Performers, meanwhile, can enjoy the accommodations of the Artists Quarters, which include residential-style suites, a “wellness room” and fitness center, an artist’s living room and a promoter’s lounge. Rooms are equipped with fireplaces, and artists have a choice between two furnishing themes: Manhattan modern or Hamptons chic. The four dressing rooms can link together for performers who prefer to occupy all of them.

Big-name acts now scheduled to appear at the Coliseum in the coming months include Stevie Nicks (April 6), Marc Anthony (April 9), Barbra Streisand (May 4), Metallica (May 17), The Weekend (June 3) and Bruno Mars (Oct. 5).

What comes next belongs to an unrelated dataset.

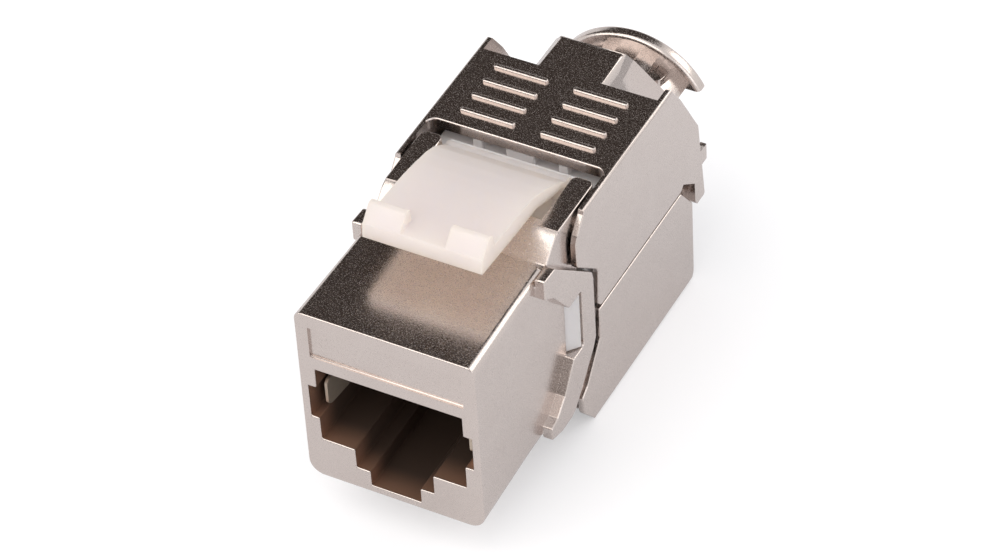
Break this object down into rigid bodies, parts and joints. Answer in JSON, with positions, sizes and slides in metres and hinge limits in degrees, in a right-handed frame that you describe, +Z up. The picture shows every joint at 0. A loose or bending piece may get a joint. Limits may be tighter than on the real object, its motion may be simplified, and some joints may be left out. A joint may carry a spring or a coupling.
{
  "type": "keystone jack",
  "caption": "Shielded modular jack that snaps into a panel, with a springy top latch, side lugs, two hinged rear covers over the wire blocks and a half-round cable outlet.",
  "frame": {"origin": "below the middle of the whole part, on the plane its lower cover rests on", "axes": "+X to the right seen from the plug side, +Y from the plug opening towards the cable outlet, +Z up towards the latch"},
  "size_m": [0.0156, 0.0404, 0.0248],
  "materials": {
    "nickel_shell": "satin nickel plate on zinc casting",
    "nickel_covers": "satin nickel plate on zinc casting",
    "white_plastic": "milky white moulded plastic",
    "carrier_plastic": "dark moulded plastic",
    "board_laminate": "green solder mask",
    "contact_gold": "gold-plated spring wire",
    "contact_tin": "tin-plated bronze",
    "spring_strip": "bright nickel-plated strip"
  },
  "bodies": {
    "jack_body": {"front_shell": "nickel_shell", "insert_housing": "white_plastic", "contact_carrier": "carrier_plastic", "circuit_board": "board_laminate", "wire_block_upper": "white_plastic", "wire_block_lower": "white_plastic", "shield_spring_right": "spring_strip", "shield_spring_left": "spring_strip", "spring_contact_1": "contact_gold", "spring_contact_2": "contact_gold", "spring_contact_3": "contact_gold", "spring_contact_4": "contact_gold", "spring_contact_5": "contact_gold", "spring_contact_6": "contact_gold", "spring_contact_7": "contact_gold", "spring_contact_8": "contact_gold", "wire_contact_1": "contact_tin", "wire_contact_2": "contact_tin", "wire_contact_3": "contact_tin", "wire_contact_4": "contact_tin", "wire_contact_5": "contact_tin", "wire_contact_6": "contact_tin", "wire_contact_7": "contact_tin", "wire_contact_8": "contact_tin"},
    "upper_door": {"upper_cover": "nickel_covers", "wire_presser_upper": "white_plastic"},
    "lower_door": {"lower_cover": "nickel_covers", "wire_presser_lower": "white_plastic"},
    "latch": {"latch_tab": "white_plastic"}
  },
  "joints": [
    {"name": "upper_cover_hinge", "type": "hinge", "parent": "jack_body", "child": "upper_door", "pos_m": [0, -0.00323, 0.0193], "axis": [1, 0, 0], "range_deg": [0, 85]},
    {"name": "lower_cover_hinge", "type": "hinge", "parent": "jack_body", "child": "lower_door", "pos_m": [0, -0.00363, 0.0033], "axis": [-1, 0, 0], "range_deg": [0, 85]},
    {"name": "latch_flex", "type": "hinge", "parent": "jack_body", "child": "latch", "pos_m": [0, -0.00103, 0.0205], "axis": [1, 0, 0], "range_deg": [0, 4], "stiffness_Nm_per_rad": 0.02}
  ]
}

Additionally, the Coliseum houses special locker rooms for the Brooklyn Nets’ NBA Development League affiliate, the Long Island Nets. The expansive space boast a lounge, and can be connected or closed off to house separate sports teams.

“I hope the Islanders will one day be able to occupy these locker rooms,” said Norma Gonsalves, the County Legislature’s presiding officer, a Republican from East Meadow. “There is nothing I want more than for our team to return home.”

About 1,500 people have been hired to work at the Coliseum, and were trained at the Disney Institute, the business advisory arm of the Walt Disney Company, to provide best hospitality industry practices for event attendees, officials said.

Ground was broken on the Coliseum project in November 2015. “It was remarkable to drive by every day and watch the renovation done to this building,” Gonsalves said. “I’m proud of the union labor who worked tirelessly year-round to turn this building into the wondrous facility it is today.”

A formal dedication of the venue’s new memorial will be held on April 8 to honor the veterans who have served the nation.